** begin Supplied information **

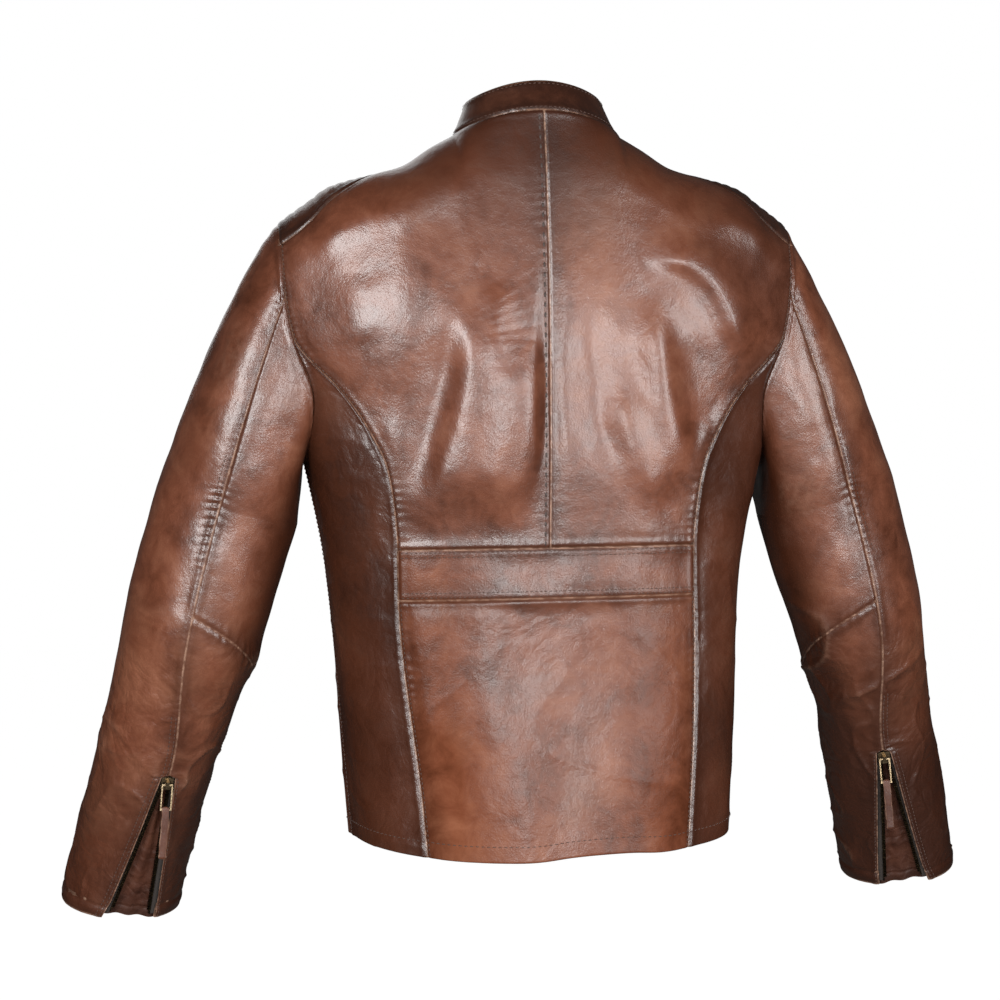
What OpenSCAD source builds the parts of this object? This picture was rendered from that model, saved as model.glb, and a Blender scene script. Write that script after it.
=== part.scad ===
// Leather riding jacket, zipped up and hanging from its loop.
// Millimetres, +Z up. The wearer faces -Y, and their left is +X.
// The origin is the middle of the seam between the back and the collar.

/* [Body] */
// Back length, from the collar seam down to the hem
back_length = 655; // [645:1:675]
// Half the distance between the shoulder tips
shoulder_half = 232; // [230:1:234]
// Half the width under the arms
chest_half = 211; // [209:1:214]
// Half the width at the waist belt
waist_half = 190; // [187:1:193]
// Half the width at the hem
hem_half = 172; // [170:1:176]
// Thickness of the leather
leather = 1.6; // [1.2:0.1:1.8]
// Thickness of the lining cloth
lining = 0.8; // [0.5:0.1:1]
// Top edge of the waist belt panel
belt_top = 383; // [380:1:388]
// Height of the waist belt panel
belt_height = 44; // [40:1:48]

/* [Collar] */
// Half the width of the neck opening
neck_half = 73; // [72:1:74]
// Height of the band collar
collar_height = 32; // [28:1:36]
// How far the band leans in towards the neck, in degrees
collar_lean = 30; // [20:1:32]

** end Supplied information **

What to do | Reproduce the full listing exactly.

Response to this task |
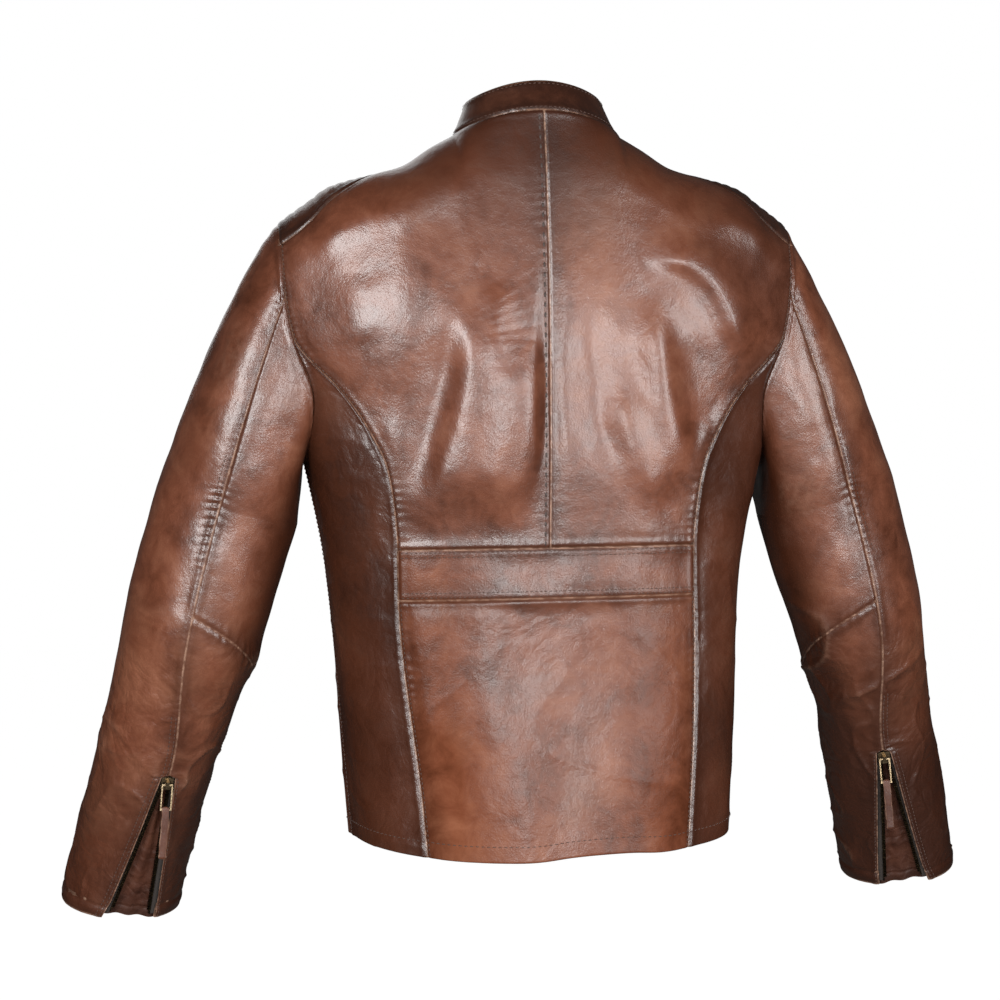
What OpenSCAD source builds the parts of this object? This picture was rendered from that model, saved as model.glb, and a Blender scene script. Write that script after it.
=== part.scad ===
// Leather riding jacket, zipped up and hanging from its loop.
// Millimetres, +Z up. The wearer faces -Y, and their left is +X.
// The origin is the middle of the seam between the back and the collar.

/* [Body] */
// Back length, from the collar seam down to the hem
back_length = 655; // [645:1:675]
// Half the distance between the shoulder tips
shoulder_half = 232; // [230:1:234]
// Half the width under the arms
chest_half = 211; // [209:1:214]
// Half the width at the waist belt
waist_half = 190; // [187:1:193]
// Half the width at the hem
hem_half = 172; // [170:1:176]
// Thickness of the leather
leather = 1.6; // [1.2:0.1:1.8]
// Thickness of the lining cloth
lining = 0.8; // [0.5:0.1:1]
// Top edge of the waist belt panel
belt_top = 383; // [380:1:388]
// Height of the waist belt panel
belt_height = 44; // [40:1:48]

/* [Collar] */
// Half the width of the neck opening
neck_half = 73; // [72:1:74]
// Height of the band collar
collar_height = 32; // [28:1:36]
// How far the band leans in towards the neck, in degrees
collar_lean = 30; // [20:1:32]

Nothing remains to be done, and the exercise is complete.